Does Putting Neosporin Up Your Nose Keep You From Getting Sick on a Plane?

For many of us, the scariest thing about flying is not the threat of turbulence but the dreaded spread of germs that happens when air continuously circulates inside of a metal tube for hours on end. Because of this, you may have tried a trick or two to prevent yourself from getting sick after a flight. One gem of advices popular on the Internet is a doozy: Putting antibiotic ointment (like Neosporin) up your nose in an effort to kill germs and keep you from getting sick on a plane. But does this actually work?

The short answer is no. “The application of an antibiotic ointment into the nostrils to prevent infection on flights is not going to prevent the transmission of viruses, which are the most common airborne infection spread between people,” says Erich Voigt, M.D., an ear, nose, and throat surgeon at NYU Langone Health. “Viruses can enter the body and cause infection by entering the eyes, the nose, or mouth. Antibiotics are not effective at all in preventing or fighting viruses.”

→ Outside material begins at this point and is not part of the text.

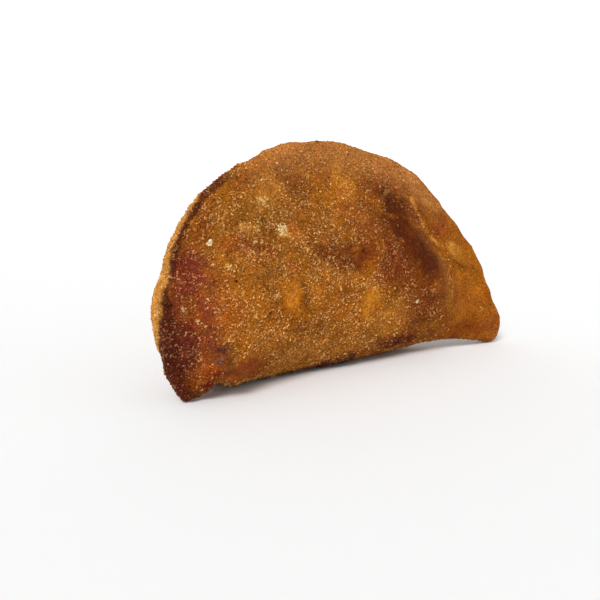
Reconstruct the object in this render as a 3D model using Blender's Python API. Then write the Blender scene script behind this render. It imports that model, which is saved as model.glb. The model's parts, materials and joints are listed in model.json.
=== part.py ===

That said, the antibiotic ointment isn’t completely useless. “The moisturizing effect of a topical antibiotic, or of a saline gel or saline spray may, make the nasal mucosa less prone to a viral particle entering the mucosa.” In other words, it can help fight desert-dry plane air, which can dry out the inside of your nose and cause microscopic tears that make you more vulnerable to viruses.

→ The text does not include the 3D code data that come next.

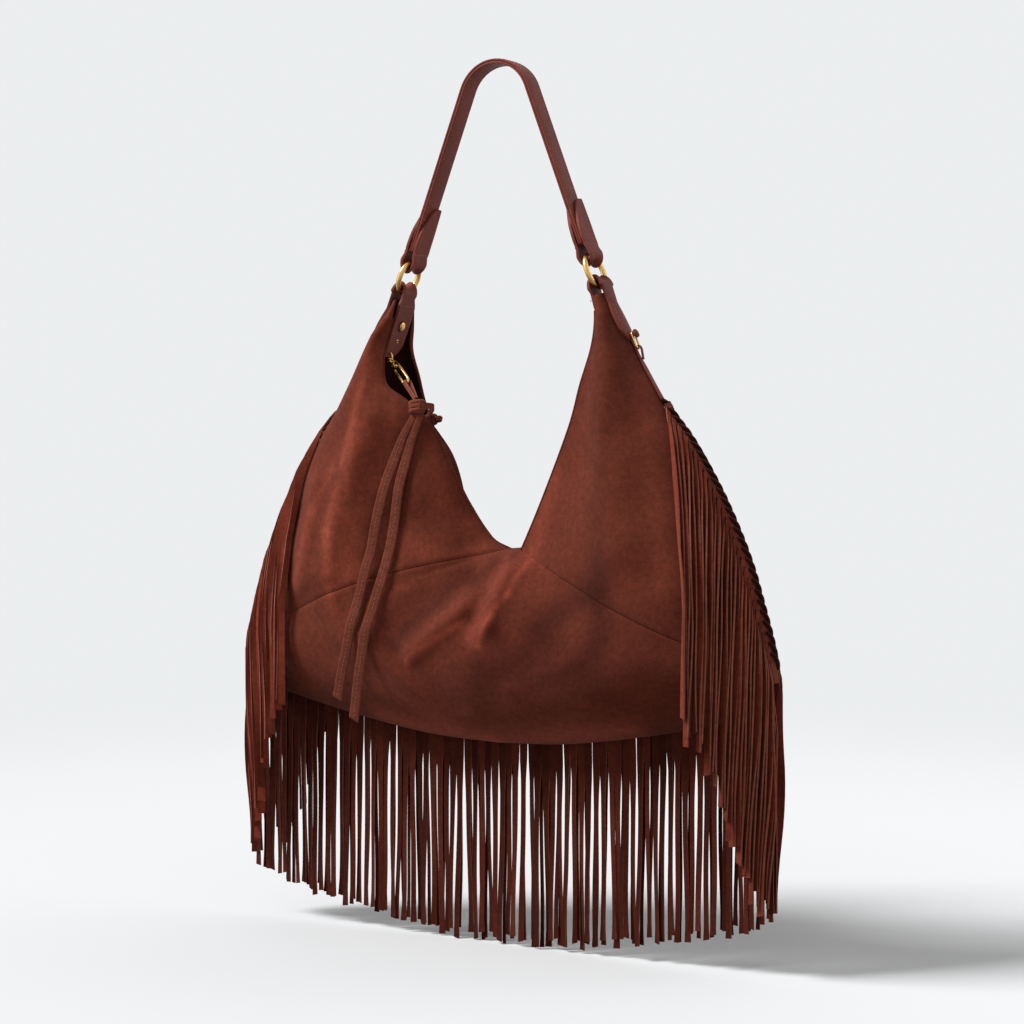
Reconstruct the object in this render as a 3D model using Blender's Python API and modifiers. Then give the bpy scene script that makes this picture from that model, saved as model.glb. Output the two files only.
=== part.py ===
# Fringed suede bag, hung from its leather shoulder strap by two O-rings.
# Sizes are in millimetres, and meshes are made in metres. The origin is on the underside of the
# strap's crown, where a hook or a shoulder carries the bag. X runs across the bag, -Y is its front.
import math
import random

import bmesh
import bpy
from mathutils import Matrix, Vector
from mathutils.bvhtree import BVHTree

MM = 0.001

# Clearances
GAP = 0.35  # between pieces that lie against each other
RING_SIDE_PLAY = 2.2  # leather to wire, across the strap's face
FOLD_PLAY = 0.7  # more room between the wire and the fold, for the rings to turn

# Strap
STRAP_WIDTH = 18.0
STRAP_THICK = 4.2
CROWN_RADIUS = 29.3
LEG_LEAN = math.radians(21)
LEG_LENGTH = 148.5  # from the end of the crown to the ring's centre
STRAP_END = 21.0  # the strap stops this far above the ring's centre

# O-rings
RING_RADIUS = 12.6
RING_WIRE = 2.05

# Leather tabs
TAB_THICK = 2.2
TAB_WIDTH = 20.0
TIP_SKEW = 0.8  # how far a tab's narrowed tip lies to one edge of it
KNUCKLE_WIDTH = 15.0  # where a tab goes through a ring
STRAP_TAB_LENGTH = 56.0
TONGUE_WIDTH = {-1: 22.0, 1: 14.0}  # left and right
TONGUE_LENGTH = 62.0  # from the ring's centre to the tip, inside the mouth
SADDLE_LENGTH = {-1: 24.0, 1: 31.0}  # along the side seams, left and right
RIVET_DROP = 37.0  # from the ring's centre to the tongue's rivet

# Suede body
SUEDE = 1.8
HALF_WIDTH = 225.0
BODY_HEIGHT = 333.0  # from the horns to the bottom seam
HORN_HALF = 3.0  # half of the horn's depth across the tab's face
HORN_START = 18.7  # from the ring's centre to the suede
HORN_BULGE = 4.0
HORN_SWELL = {-1: 12.0, 1: 8.0}  # added just below the horn's tip
WING_BULGE = 44.0
BELLY_BULGE = 50.0
SIDE_SLOPE = {-1: 0.7, 1: 1.1}  # how gently the suede leaves a seam: left side, right side, belly
BELLY_SLOPE = 0.7
SEAM_HALF = (1.1, 1.8)  # from a seam's middle to each panel's edge, at the sides and the bottom
YOKE_GAP = 0.9
YOKE_DROP = 0.81  # where the yoke seams meet the side seams, as a share of the body's height
PIPING = 1.2  # radius of the mouth's rolled edge
WING_CELLS = (14, 9)
BASE_CELLS = (24, 9)

# Side seam and bottom seam, from horn to middle, as shares of half the width and of the height
SIDE_SHAPE = [(0.486, 0.106), (0.612, 0.248), (0.700, 0.325), (0.804, 0.441), (0.891, 0.568),
              (0.942, 0.674), (0.977, 0.758), (0.996, 0.834), (0.969, 0.889), (0.867, 0.915),
              (0.578, 0.958), (0.267, 0.991), (0.0, 1.0)]

# Mouth edge from each horn to the middle: across, down from the horn, and out from the mid-plane
MOUTH_RIGHT = [(86.8, 16.0, 10.6), (86.4, 38.0, 14.0), (79.0, 66.0, 17.5), (68.9, 97.0, 16.0),
               (44.8, 148.0, 11.0), (25.3, 184.5, 6.5)]
MOUTH_FRONT_LEFT = [(87.0, 16.0, 15.5), (92.6, 40.0, 18.0), (87.4, 64.0, 24.0), (69.4, 77.0, 24.0),
                    (52.0, 93.0, 20.0), (35.0, 127.0, 14.6), (20.8, 157.0, 9.0), (5.5, 179.4, 5.5)]
MOUTH_BACK_LEFT = [(87.0, 16.0, 15.5), (90.0, 36.0, 18.0), (87.5, 58.0, 25.0), (82.0, 78.0, 25.0),
                   (70.0, 101.0, 21.0), (54.0, 129.0, 15.5), (36.0, 150.0, 9.5), (12.0, 179.4, 6.0)]
MOUTH_LOW_LEFT = (-7.0, 189.0, 5.2)
MOUTH_LOW_RIGHT = (-22.0, 188.0, 5.8)

# Fringe
FRINGE_THICK = 1.2
STRAND_WIDTH = 4.0
BOTTOM_STRANDS = 76
BOTTOM_LENGTH = 150.0
SIDE_STRANDS = 18
SIDE_TOP_DROP = 0.248  # the side fringe starts here, as a share of the body's height
SIDE_END_DROP = 0.83
SIDE_LENGTHS = (231.0, 202.0, 194.0, 199.0, 195.0, 168.0)  # from the top strand to the last
CURTAIN_FRONT = (176.0, 50.0)  # where the first strand ends, across and out from the mid-plane
CURTAIN_SIDE = (229.0, 4.5)
LACING = 2.6

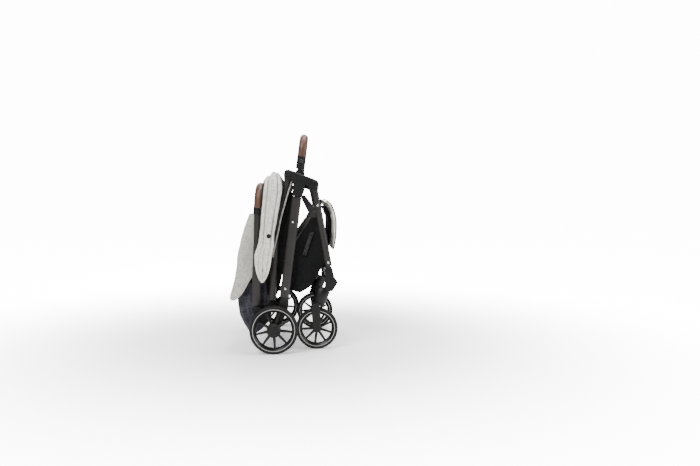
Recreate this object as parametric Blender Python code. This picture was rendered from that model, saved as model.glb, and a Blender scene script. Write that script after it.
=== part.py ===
"""A folding baby stroller, stored folded and standing on its four wheels.

+X is the front, +Y the child's left side, +Z up. The origin is on the floor, below the middle of the
bounding box. Shapes are drawn in millimetres in that frame and scaled to metres when they are made.
Names end in _L on the +Y side and _R on the -Y side.
"""

import math

import bmesh
import bpy
from mathutils import Matrix, Vector

MM = 0.001
GAP = 0.3

# Joint axes in the side view: x, z.
REAR_KNOB = (12.6, 520.6)
FRONT_KNOB = (88.2, 491.7)
KNEE = (-63.0, 98.0)
REAR_AXLE = (-30.0, 70.0)
FRONT_AXLE = (96.0, 62.0)
SEAT_PIVOT = (101.4, 402.0)
CALF_HINGE = (113.0, 447.0)
CANOPY_HUB = (-66.0, 235.0)
BRAKE_PIVOT = (-2.0, 128.0)
CASTER_BASE = (101.0, 140.0)
CASTER_TILT = math.radians(21)

# Layers across the frame: distances from the middle plane.
BLOCK_Y = (201.0, 215.0)
SOCKET_Y = (187.0, 214.4)
REAR_LEG_Y = 200.0
FRONT_LEG_Y = 191.0
LOWER_TUBE_Y = 190.5
UPPER_TUBE_Y = 191.0
KNUCKLE_Y = (181.0, BLOCK_Y[0] - GAP)
LOWER_KNEE_Y = (178.0, 189.6)
UPPER_KNEE_Y = (190.0, 206.0)
REAR_WHEEL_Y = 226.0
FRONT_WHEEL_Y = 163.0
SEAT_RAIL_Y = 172.0

# Sections.
REAR_WHEEL_R = 70.0
FRONT_WHEEL_R = 62.0
PIN_R = 4.0
PIN_HOLE_R = 4.3
AXLE_R = 5.0
AXLE_HOLE_R = 5.3
REAR_LEG = (13.5, 8.0)
FRONT_LEG = (9.5, 7.0)
LOWER_TUBE_R = 10.0
UPPER_TUBE_R = 13.0
GRIP_R = 15.0
BUMPER_R = 12.5
SEAT_RAIL_R = 6.0
BOW_R = 3.0
BUTTON_TRAVEL = 2.0
BOSS_HEIGHT = 0.6

SIDES = {"L": 1.0, "R": -1.0}
Y_AXIS = Vector((0.0, 1.0, 0.0))

FINISHES = {
    "dark_tube": ((0.072, 0.070, 0.068), 0.38, 0.7),
    "black_plastic": ((0.012, 0.012, 0.012), 0.5, 0.0),
    "rubber": ((0.016, 0.016, 0.016), 0.75, 0.0),
    "rim_plastic": ((0.020, 0.020, 0.020), 0.42, 0.0),
    "silver_ring": ((0.62, 0.62, 0.62), 0.25, 0.9),
    "steel": ((0.55, 0.55, 0.55), 0.3, 1.0),
    "brown_leatherette": ((0.155, 0.062, 0.040), 0.48, 0.0),
    "grey_fabric": ((0.62, 0.61, 0.57), 0.9, 0.0),
    "black_fabric": ((0.010, 0.010, 0.010), 0.95, 0.0),
    "grey_mesh": ((0.075, 0.070, 0.082), 0.85, 0.0),
}


# ---------------------------------------------------------------- bodies

def clear_scene():
    for old in list(bpy.data.objects):
        bpy.data.objects.remove(old)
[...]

How to fight germs on an airplane

If you’re looking to prevent yourself from getting sick, forget the Neosporin and focus on keeping well hydrated. Voigt also says you should “avoid touching unclean surfaces and then touching the nose or rubbing the eyes” since this transmits germs from the surfaces to you. Airplane seats are notoriously germy, so if you want to prevent infection, bring a pack of disinfectant wipes with you to wipe down the tray table, armrests, and seat itself. At the very least, throw a bottle of hand sanitizer in your carry on.

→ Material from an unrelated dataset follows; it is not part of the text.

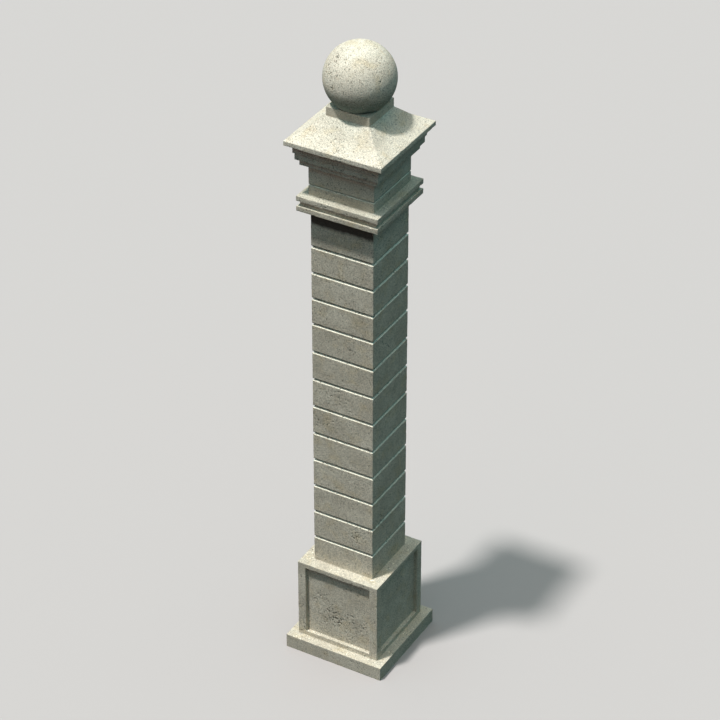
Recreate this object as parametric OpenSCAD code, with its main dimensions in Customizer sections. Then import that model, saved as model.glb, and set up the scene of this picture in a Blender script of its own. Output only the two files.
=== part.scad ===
// Banded stone pier with a ball finial, square in plan: a plinth slab, a panelled
// pedestal, a shaft of courses parted by V joints, a necking of two slabs, a frieze,
// a stepped bed moulding, a weathered cap, and a ball on a square block.
// The stones stand on one another face to face. Z is up, and the origin is at the
// middle of the underside.

/* [Plinth and pedestal] */
// Height of the plinth slab
plinth_h = 105; // [60:1:200]
// How far the plinth stands out from the pedestal
plinth_out = 62; // [10:1:150]
// Height of the pedestal
pedestal_h = 615; // [400:5:900]
// How far the pedestal stands out from the shaft
pedestal_out = 83; // [30:1:160]
// Width of the frame at each side of a pedestal panel
panel_stile = 60; // [30:1:110]
// Width of the frame above and below a pedestal panel
panel_rail = 36; // [20:1:100]
// Depth of a pedestal panel behind its frame
panel_depth = 25; // [5:1:45]

/* [Shaft] */
// Width of the shaft
shaft_w = 450; // [350:5:700]
// Height of the lowest course
foot_course_h = 191; // [120:1:300]
// Height of each main course
main_course_h = 213; // [120:1:300]
// Number of main courses
main_courses = 8; // [1:1:10]
// Height of each upper course
upper_course_h = 193; // [120:1:300]
// Number of upper courses
upper_courses = 3; // [1:1:6]
// Height of the top course, under the necking
top_course_h = 277; // [150:1:400]
// Height of a V joint between two courses
joint_h = 20; // [6:1:40]
// Depth of a V joint between two courses
joint_depth = 11; // [3:0.5:30]

/* [Necking and frieze] */
// How far the necking slabs stand out from the shaft
necking_out = 66; // [20:1:120]
// Height of each necking slab
necking_slab_h = 35; // [15:1:60]
// Height of the recess between the necking slabs
necking_gap_h = 36; // [10:1:60]
// Depth of the recess between the necking slabs
necking_gap_depth = 18; // [5:1:40]
// Height of the band above the necking
band_h = 70; // [40:1:150]
// How far the band and the frieze stand out from the shaft
frieze_out = 8; // [0:0.5:20]
// Height of the frieze
frieze_h = 148; // [80:1:300]
// Size of the bevels at the joint between the band and the frieze
frieze_bevel = 5; // [2:0.5:12]

/* [Bed moulding and cap] */
// Heights of the three bed moulding steps, from the lowest
bed_step_h = [42, 48, 60]; // [20:1:100]
// How far each bed moulding step stands out from what is below it
bed_step_out = [40, 22, 9]; // [4:1:60]
// How far the cap stands out from the bed moulding
cap_out = 40; // [10:1:90]
// Height of the upright edge of the cap
cap_edge_h = 32; // [15:1:80]
// Width of the cap's roof where its slope changes
roof_break_w = 490; // [420:1:540]
// Rise of the roof's lower slope
roof_lower_rise = 59; // [20:1:120]
// Rise of the roof's upper slope
roof_upper_rise = 81; // [20:1:160]

/* [Finial] */
// Width of the block under the ball
block_w = 306; // [220:1:400]
// Height of the block under the ball
block_h = 60; // [30:1:120]
// Diameter of the ball
ball_d = 460; // [380:1:600]
// Margin between the ball's flat bed and the edge of the block
ball_bed_margin = 3; // [2:1:30]

/* [Hidden] */
// Rim by which a cutting or crossing shape runs past what it meets
past = 1;
// Facets of the ball where it is drawn as a mesh
ball_facets = 128;
stone = "#d8d2c1";

// Courses are numbered from 1, at the foot of the shaft
course_count = 1 + main_courses + upper_courses + 1;

// Half widths, from the shaft outwards
shaft_half = shaft_w / 2;
pedestal_half = shaft_half + pedestal_out;
plinth_half = pedestal_half + plinth_out;
necking_half = shaft_half + necking_out;
frieze_half = shaft_half + frieze_out;
bed_half = [for (i = [0 : len(bed_step_out) - 1]) frieze_half + sum_to(bed_step_out, i)];
cap_half = bed_half[len(bed_half) - 1] + cap_out;
block_half = block_w / 2;

// The flat bed that the ball is cut to, and how high its middle is above the bed
ball_r = ball_d / 2;
ball_bed_r = block_half - ball_bed_margin;
ball_rise = sqrt(ball_r * ball_r - ball_bed_r * ball_bed_r);

// Underside of each stone
pedestal_z = plinth_h;
shaft_z = pedestal_z + pedestal_h;
necking_z = course_z(course_count + 1);
frieze_z = necking_z + 2 * necking_slab_h + necking_gap_h + band_h;
bed_z = frieze_z + frieze_h;
cap_z = bed_z + sum_to(bed_step_h, len(bed_step_h) - 1);
block_z = cap_z + cap_edge_h + roof_lower_rise + roof_upper_rise;
ball_z = block_z + block_h;

function sum_to(v, last) = last < 0 ? 0 : v[last] + sum_to(v, last - 1);
function course_h(n) =
    n == 1 ? foot_course_h
    : n <= 1 + main_courses ? main_course_h
    : n < course_count ? upper_course_h
    : top_course_h;
function course_z(n) = n == 1 ? shaft_z : course_z(n - 1) + course_h(n - 1);
function course_name(n) = str("course_", n < 10 ? "0" : "", n);

// One bar of a profile, which is a list of [half width, height] from the bottom up
module profile_bar(profile, length) {
    sides = concat(profile, [for (i = [len(profile) - 1 : -1 : 0]) [-profile[i][0], profile[i][1]]]);
    translate([0, length / 2, 0])
        rotate([90, 0, 0])
            linear_extrude(length)
                polygon(sides);
}

// A stone with the same profile on all four sides, mitred at its corners
module squared_stone(profile) {
    length = 2 * max([for (p = profile) p[0]]) + 2 * past;
    intersection() {
        profile_bar(profile, length);
        rotate([0, 0, 90])
            profile_bar(profile, length);
    }
}

module plinth() {
    color(stone)
        squared_stone([[plinth_half, 0], [plinth_half, plinth_h]]);
}

// The pedestal has one sunk panel on each side
module pedestal() {
    panel_w = 2 * (pedestal_half - panel_stile);
    panel_h = pedestal_h - 2 * panel_rail;
    color(stone)
        translate([0, 0, pedestal_z])
            difference() {
                squared_stone([[pedestal_half, 0], [pedestal_half, pedestal_h]]);
                for (turn = [0 : 90 : 270])
                    rotate([0, 0, turn])
                        translate([-panel_w / 2, pedestal_half - panel_depth, panel_rail])
                            cube([panel_w, panel_depth + past, panel_h]);
            }
}

// Each course is bevelled where it meets another course
module course(n) {
    h = course_h(n);
    bevel = joint_h / 2;
    inner = shaft_half - joint_depth;
    foot = n == 1 ? [[shaft_half, 0]] : [[inner, 0], [shaft_half, bevel]];
    head = n == course_count ? [[shaft_half, h]] : [[shaft_half, h - bevel], [inner, h]];
    color(stone)
        translate([0, 0, course_z(n)])
            squared_stone(concat(foot, head));
}

// Two slabs with a recess between them, and the band that stands on the upper slab
module necking() {
    gap_half = necking_half - necking_gap_depth;
    gap_z = necking_slab_h;
    upper_z = gap_z + necking_gap_h;
    foot_z = upper_z + necking_slab_h;
    top_z = foot_z + band_h;
    color(stone)
        translate([0, 0, necking_z])
            squared_stone([
                [necking_half, 0], [necking_half, gap_z],
                [gap_half, gap_z], [gap_half, upper_z],
                [necking_half, upper_z], [necking_half, foot_z],
                [frieze_half, foot_z], [frieze_half, top_z - frieze_bevel],
                [frieze_half - frieze_bevel, top_z]
            ]);
}

module frieze() {
    color(stone)
        translate([0, 0, frieze_z])
            squared_stone([
                [frieze_half - frieze_bevel, 0], [frieze_half, frieze_bevel],
                [frieze_half, frieze_h]
            ]);
}

// Three steps, each standing out over the one below
module bed_moulding() {
    steps = len(bed_step_h);
    color(stone)
        translate([0, 0, bed_z])
            squared_stone([
                for (i = [0 : steps - 1], z = [sum_to(bed_step_h, i - 1), sum_to(bed_step_h, i)])
                    [bed_half[i], z]
            ]);
}

// An upright edge under a roof of two slopes, flat on top where the block stands
module cap() {
    break_z = cap_edge_h + roof_lower_rise;
    color(stone)
        translate([0, 0, cap_z])
            squared_stone([
                [cap_half, 0], [cap_half, cap_edge_h],
                [roof_break_w / 2, break_z],
                [block_half, break_z + roof_upper_rise]
            ]);
}

module ball_block() {
    color(stone)
        translate([0, 0, block_z])
            squared_stone([[block_half, 0], [block_half, block_h]]);
}

// The ball is cut flat below, where it is bedded on the block
module ball() {
    color(stone)
        translate([0, 0, ball_z])
            difference() {
                translate([0, 0, ball_rise])
                    sphere(d = ball_d, $fn = ball_facets);
                translate([-ball_d, -ball_d, -ball_d])
                    cube([2 * ball_d, 2 * ball_d, ball_d]);
            }
}

plinth();
pedestal();
for (n = [1 : course_count])
    course(n);
necking();
frieze();
bed_moulding();
cap();
ball_block();
ball();
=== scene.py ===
"""The looks of a banded stone gate pier with a ball finial.

Every stone of the CAD frame is dressed again as weathered limestone: its cage is cut from the
CAD stone, and Geometry Nodes refine it, wear its arrises and sink its pits. All sizes are metres.
"""

import math

import bmesh
import bpy
from bpy.props import FloatProperty, FloatVectorProperty, IntProperty, PointerProperty
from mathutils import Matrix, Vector


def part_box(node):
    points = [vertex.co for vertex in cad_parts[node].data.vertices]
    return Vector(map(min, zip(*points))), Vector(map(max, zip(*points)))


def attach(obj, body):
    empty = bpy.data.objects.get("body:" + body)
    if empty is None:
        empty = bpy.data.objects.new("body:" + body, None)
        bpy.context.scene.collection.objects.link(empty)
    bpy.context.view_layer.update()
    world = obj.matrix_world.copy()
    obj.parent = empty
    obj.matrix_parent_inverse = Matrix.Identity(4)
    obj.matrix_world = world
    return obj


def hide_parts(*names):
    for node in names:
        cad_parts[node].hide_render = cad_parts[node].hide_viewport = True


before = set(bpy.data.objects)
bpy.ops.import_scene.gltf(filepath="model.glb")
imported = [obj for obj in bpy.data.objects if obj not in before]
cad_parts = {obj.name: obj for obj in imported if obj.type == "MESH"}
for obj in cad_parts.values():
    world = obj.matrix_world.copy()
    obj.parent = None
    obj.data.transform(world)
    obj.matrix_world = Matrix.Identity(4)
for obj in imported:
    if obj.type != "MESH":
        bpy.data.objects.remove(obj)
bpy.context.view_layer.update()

bl_info = {
    "name": "Banded stone pier",
    "version": (1, 0, 0),
    "blender": (4, 5, 0),
    "location": "3D View > Sidebar > Pier",
    "description": "Dresses the stones of a square gate pier with a ball finial",
    "category": "Object",
}

MM = 0.001

# The stones from the ground up
COURSES = sorted(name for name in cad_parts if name.startswith("course_"))
STACK = ["plinth", "pedestal", *COURSES, "necking", "frieze", "bed_moulding", "cap", "ball_block", "ball"]

# Slack for telling whether points are one point, and whether one lies on a plane or at a level
SAME_POINT = 0.02 * MM
ON_PLANE = 0.01 * MM
AT_LEVEL = 0.1 * MM
# An edge that turns less than this lies inside a flat face
FLAT_ANGLE = 0.01
# An arris that turns more than this wears and chips, and the bevels of the joints stay crisp
WORN_ARRIS = math.radians(60)
# An edge that turns more than this is shaded as an edge
SHARP_EDGE = math.radians(32)

# How many of a feature a metre holds, which is the scale of the noise that draws it
SWELLS = 9.0  # a dressed face's unevenness, about 110 mm across
WEAR_PATCHES = 17.0  # more and less worn stretches of an arris, about 60 mm long
CHIPS = 22.0  # about 45 mm
BED_PATCHES = 5.0  # patches of open bed, 200 mm
BED_HOLES = 80.0  # the ragged holes in them, 12 mm from one to the next
TONES = 6.5  # dull and clean patches, about 150 mm, with mottling in them
STAINS = 11.0  # about 90 mm
GRAINS = 190.0  # shelly grain, about 5 mm: a few times as coarse as a real one, so that it shows
SHADOW_TONGUES = 25.0  # the ragged edge of the painted shadow under the necking, 40 mm

# A pit is flat out to this share of its radius
PIT_FLOOR = 0.35
# Spacing, middling radius and share of places filled, for pits that are drawn but not cut.
# They are a little wider than real ones, so that they show.
SMALL_PITS = (13 * MM, 4.0 * MM, 0.45)
PINHOLES = (7 * MM, 2.7 * MM, 0.45)
# How far grime hides the stone in a hole
GRIME_COVER = 0.85

# Where the stone's open bed shows most: spots on the front panel, on one course and on the ball,
# each with its middle and its reach
WORN_SPOTS = (
    ((-0.05, -0.29, 0.30), 0.11), ((0.15, -0.29, 0.32), 0.12), ((-0.15, -0.29, 0.45), 0.10),
    ((0.10, -0.225, 1.02), 0.07), ((-0.07, -0.141, 4.518), 0.12), ((-0.14, -0.16, 4.43), 0.10),
)
# How much nearer to opening the bed is in the middle of a worn spot
SPOT_STRENGTH = 0.1

# The painted highlight goes on faces of about this slope, as the Z of its normal, give or take the slack:
# the slope of a joint's bevel that faces up
HIGHLIGHT_SLOPE = 0.74
HIGHLIGHT_SLACK = 0.12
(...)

According to Maggie Berghoff, functional medicine expert and nurse practitioner, there are other things you can do to keep from getting sick on a plane. These include: Boost your immune system with fruits and veggies, consider traveling with organic green juice packets to put into your water on the plane, and avoid sugar and simple carbohydrates such as pasta and breads. The last bit may be particularly helpful, if painful to hear, because “they can cause inflammation in your body and plummet your immune system, allowing you to be more likely to catch whatever illnesses are doing around,” she says.